The cargo.toml file is a TOML document with 2 headings, the first heading: [packages] defines a package and specifies program information. [1]

For example, the [packages] heading can include information like:

  • name — The name of the package
  • version — The version of the package
  • authors — The authors of the package
  • rust-version — The minimal supported Rust version
  • description — A description of the package
  • documentation — URL of the package documentation
  • readme — Path to the package's README file
  • license — The package license
  • keywords — Keywords for the package
  • categories — Categories of the package
  • workspace — Path to the workspace for the package
  • build — Path to the package build script
  • default-run — The default binary to run by cargo run

The next heading [dependencies] states the list of your programs packages, known as crates in rust.

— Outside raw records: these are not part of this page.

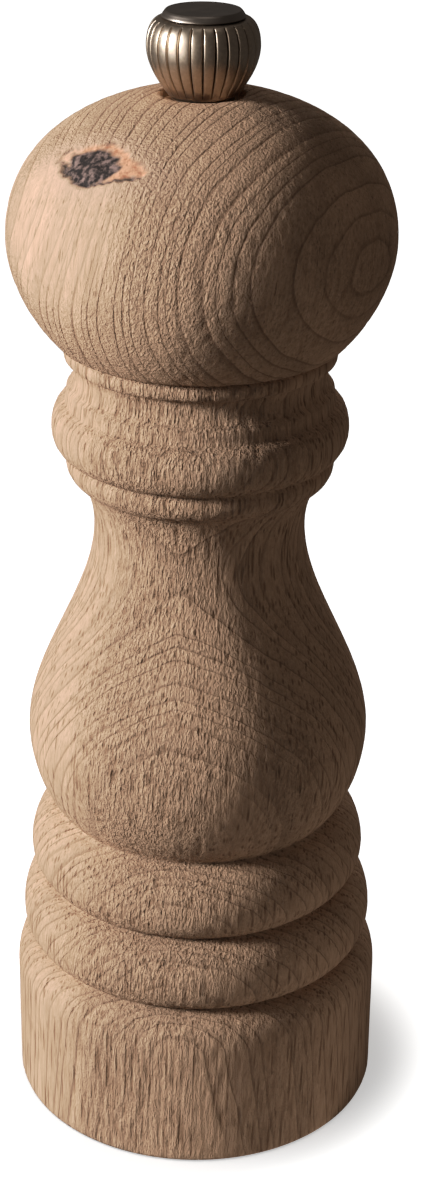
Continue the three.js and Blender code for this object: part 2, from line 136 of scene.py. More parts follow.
def new_object(name, vertices, faces, smooth_angle=None):
    """A smooth-shaded mesh object, with its edges sharp above smooth_angle degrees."""
    mesh = bpy.data.meshes.new(name)
    mesh.from_pydata([tuple(v) for v in vertices], [], faces)
    mesh.validate()
    mesh.shade_smooth()
    if smooth_angle is not None:
        mesh.set_sharp_from_angle(angle=math.radians(smooth_angle))
    piece = bpy.data.objects.new(name, mesh)
    bpy.context.scene.collection.objects.link(piece)
    return piece


def grid_faces(rows, columns, close_rows):
    """Quads of a grid that wraps round its columns, and round its rows too when they close."""
    faces = []
    for row in range(rows if close_rows else rows - 1):
        a = row * columns
        b = (row + 1) % rows * columns
        for column in range(columns):
            side = (column + 1) % columns
            faces.append((a + column, a + side, b + side, b + column))
    return faces


def turned_grid(outline, sides):
    """Radius, height and angle of every vertex of an outline turned about Z."""
    angle = np.arange(sides) / sides * TAU
    return np.repeat(outline[:, 0], sides), np.repeat(outline[:, 1], sides), np.tile(angle, len(outline))


def swept_ring(name, outline, sides, smooth_angle=None, shape=None):
    """A closed outline in millimetres turned about Z. shape(r, z, angle) may change each radius."""
    outline = np.array(outline)
    r, z, a = turned_grid(outline, sides)
    if shape is not None:
        r = shape(r, z, a)
    vertices = np.stack([r * np.cos(a), r * np.sin(a), z], axis=1) * MM
    return new_object(name, vertices, grid_faces(len(outline), sides, True), smooth_angle)


def give_attribute(piece, name, values):
    """Stores a number on every vertex, for the materials to read."""
    attribute = piece.data.attributes.new(name, "FLOAT", "POINT")
    attribute.data.foreach_set("value", np.asarray(values, np.float32))


# ---------------------------------------------------------------- node materials


def new_material(name, **sockets):
    """A material, its node tree and its shader. Each socket is named with _ in place of a space."""
    material = bpy.data.materials.new(name)
    material.use_nodes = True
    shader = material.node_tree.nodes["Principled BSDF"]
    for socket, value in sockets.items():
        shader.inputs[socket.replace("_", " ")].default_value = value
    return material, material.node_tree, shader


def add(tree, kind, inputs, **settings):
    """A node with its settings and inputs: a socket is linked, anything else is a value."""
    node = tree.nodes.new(kind)
    for key, value in settings.items():
        setattr(node, key, value)
    for key, value in inputs.items():
        if isinstance(value, bpy.types.NodeSocket):
            tree.links.new(value, node.inputs[key])
        else:
            node.inputs[key].default_value = value
    return node


def calc(tree, operation, *values):
    """The output of one math node."""
    return add(tree, "ShaderNodeMath", dict(enumerate(values)), operation=operation).outputs[0]


def step_between(tree, x, low, high):
    """The node form of smoothstep."""
    node = add(tree, "ShaderNodeMapRange", {0: x, 1: low, 2: high}, interpolation_type="SMOOTHSTEP")
    return node.outputs[0]


def mixed(tree, factor, a, b, blend="MIX"):
    """Colour a turned into colour b by a factor from 0 to 1."""
    node = add(tree, "ShaderNodeMix", {0: factor, 6: a, 7: b}, data_type="RGBA", blend_type=blend)
    return node.outputs[2]


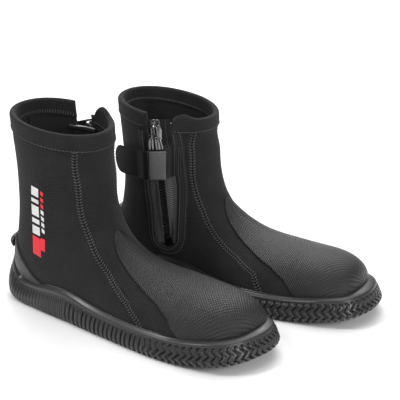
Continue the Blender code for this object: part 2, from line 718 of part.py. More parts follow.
def make_strap(boot):
    half = STRAP_WIDTH / 2
    along = np.linspace(STRAP_FRONT - 0.5, STRAP_LEAVES, 17)
    inner = strap_grid(boot, along, half, strap_lift(along)[None, :])
    outer = strap_grid(boot, along, half, strap_lift(along)[None, :] + STRAP_THICK)
    away = unit(inner[:, -1] - inner[:, -3]).mean(0)
    away = unit(away - np.array([0.0, 0.0, away[2]]) * 0.6)
    tabs = []
    for grid in (inner, outer):
        centre = grid[2, -1]
        columns = []
        for share in (0.2, 0.4, 0.58, 0.74, 0.87, 0.96, 1.0):
            distance = STRAP_TAB * share
            past = max(0.0, distance - (STRAP_TAB - half)) / half
            width = math.sqrt(max(1 - past**2, 0.02))
            columns.append(centre + away * distance + (grid[:, -1] - centre) * width)
        tabs.append(np.stack(columns, 1))
    inner = np.concatenate([inner, tabs[0]], 1)
    outer = np.concatenate([outer, tabs[1]], 1)
    pivot = (inner[2, 0] + outer[2, 0]) / 2
    thick_sheet(boot, "strap", outer, inner, "webbing", pivot)
    pad = np.linspace(PAD_FRONT, STRAP_LEAVES + 1, 10)
    thick_sheet(boot, "strap_hook_pad", strap_grid(boot, pad, half - 3, 2.9),
                strap_grid(boot, pad, half - 3, 2.0), "hook_loop", pivot)
    thick_sheet(boot, "loop_patch", strap_grid(boot, pad, half - 2, 1.7),
                strap_grid(boot, pad, half - 2, 0.8), "hook_loop")
    sewn = np.linspace(STRAP_FRONT + 0.2, STRAP_FRONT + ANCHOR_LENGTH, 3)
    thick_sheet(boot, "strap_anchor", strap_grid(boot, sewn, half, 4.4),
                strap_grid(boot, sewn, half, 3.0), "webbing")


def make_print(boot):
    rows = 6
    z = np.linspace(60.0, 132.0, rows)[:, None] * np.ones((1, 3))
    x = 48.0 + (z - 60.0) * 0.07 + np.linspace(0, 15, 3)[None, :]
    side_sheet(boot, "side_print", x, z, (0.8, 0.35), "print", inner_side=False)


# ---------------------------------------------------------------- the pair

def make_boot(side):
    boot = Boot(side)
    make_outsole(boot)
    make_footbed(boot)
    make_upper(boot)
    make_collar(boot)
    make_vamp(boot)
    make_heel_counter(boot)
    frame = ZipFrame(boot)
    make_zip(boot, frame)
    make_slider(boot, frame)
    make_gusset(boot)
    make_zip_surround(boot)
    make_strap(boot)
    make_print(boot)
    return boot


def stand_pair(right, left):
    """Put the left boot in its place and the middle of the pair's base at the origin."""
    pair = bpy.data.objects.new("pair_frame", None)
    bpy.context.scene.collection.objects.link(pair)
    right.empty.parent = pair
    left.empty.parent = pair
    pin = Vector((LEFT_TURN_AT_X * MM, 0.0, 0.0))
    place = Matrix.Translation(pin + Vector((LEFT_AHEAD * MM, LEFT_ASIDE * MM, 0.0)))
    left.empty.matrix_local = place @ Matrix.Rotation(LEFT_TURN, 4, "Z") @ Matrix.Translation(-pin)
    bpy.context.view_layer.update()
    graph = bpy.context.evaluated_depsgraph_get()
    corners = []
    for item in bpy.context.scene.objects:
        if item.type == "MESH" and not item.hide_render:
            shape = item.evaluated_get(graph)
            corners += [item.matrix_world @ vert.co for vert in shape.data.vertices]
    corners = np.array(corners)
    low = corners.min(0)
    high = corners.max(0)
    pair.location = (-(low[0] + high[0]) / 2, -(low[1] + high[1]) / 2, -low[2])
    bpy.context.view_layer.update()


def main():
    for item in list(bpy.data.objects):
        bpy.data.objects.remove(item, do_unlink=True)
    right = make_boot("right")
    left = make_boot("left")
    stand_pair(right, left)


main()
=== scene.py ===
"""The looks of a pair of neoprene boots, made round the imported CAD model.

Pieces are drawn in the right boot's own millimetres: x runs from the heel to the toes, the
instep side is +y and z is up. The left boot is the mirror image. Boot.row() gives the frame's metres.
"""
import json
import math

import bmesh
import bpy
import numpy as np
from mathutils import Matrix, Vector
from mathutils.bvhtree import BVHTree

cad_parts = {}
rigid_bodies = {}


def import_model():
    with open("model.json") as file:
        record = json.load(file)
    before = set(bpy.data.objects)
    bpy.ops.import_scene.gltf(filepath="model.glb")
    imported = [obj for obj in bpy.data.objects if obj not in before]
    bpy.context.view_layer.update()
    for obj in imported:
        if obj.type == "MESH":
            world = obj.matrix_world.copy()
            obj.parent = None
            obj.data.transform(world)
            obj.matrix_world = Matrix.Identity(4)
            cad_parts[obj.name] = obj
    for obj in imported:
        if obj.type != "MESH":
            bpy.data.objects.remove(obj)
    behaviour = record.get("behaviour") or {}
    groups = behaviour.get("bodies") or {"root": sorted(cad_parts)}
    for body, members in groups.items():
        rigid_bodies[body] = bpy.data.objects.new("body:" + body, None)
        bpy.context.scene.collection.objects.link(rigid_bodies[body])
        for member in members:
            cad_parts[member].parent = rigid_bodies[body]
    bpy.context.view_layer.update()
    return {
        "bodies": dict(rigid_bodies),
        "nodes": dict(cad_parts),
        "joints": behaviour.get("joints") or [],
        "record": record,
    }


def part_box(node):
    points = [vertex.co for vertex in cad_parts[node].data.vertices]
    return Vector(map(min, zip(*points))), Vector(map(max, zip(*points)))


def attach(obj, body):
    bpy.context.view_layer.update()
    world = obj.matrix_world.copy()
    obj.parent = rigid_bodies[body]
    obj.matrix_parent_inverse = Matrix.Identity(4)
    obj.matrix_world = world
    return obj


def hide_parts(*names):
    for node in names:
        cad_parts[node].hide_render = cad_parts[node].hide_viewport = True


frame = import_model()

MM = 0.001
PI = math.pi

# ---------------------------------------------------------------- the design's sizes, as in the part

LEFT_AHEAD = 22.0
LEFT_ASIDE = 142.0
LEFT_TURN = math.radians(8.0)
LEFT_TURN_AT_X = 140.0
LEFT_SHAFT_DROP = 10.0

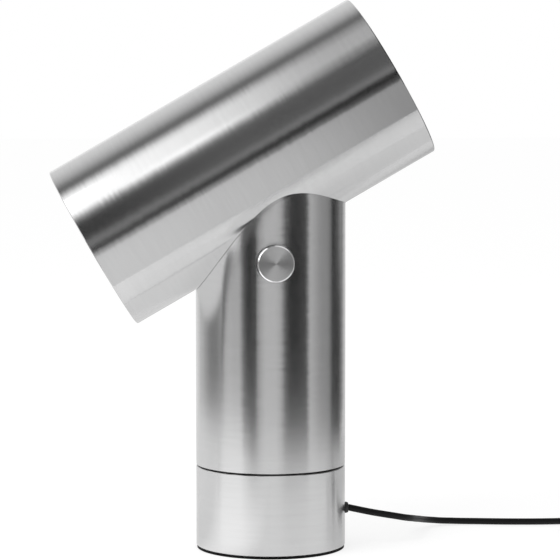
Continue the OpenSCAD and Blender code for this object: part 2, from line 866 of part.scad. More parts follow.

Although sometimes you might need multiple types of dependency headings:

  • [dependencies] — Package library dependencies
  • [dev-dependencies] — Dependencies for examples, tests, and benchmarks
  • [build-dependencies] — Dependencies for build scripts
  • [target] — Platform-specific dependencies

Build, run and check

The cargo build command creates an executable from the available source code (if no compiler errors are thrown) but Cargo won't run the program after building it. To build and run a program you'd use the cargo run command. Both cargo run and cargo build will compile the code and create a new executable in the target/debug folder.

To compile your project with optimizations for distribution use: cargo build --release, however, you should keep in mind that cargo build --release is far slower than cargo build and should only be used when you actually want to build a release edition of your program.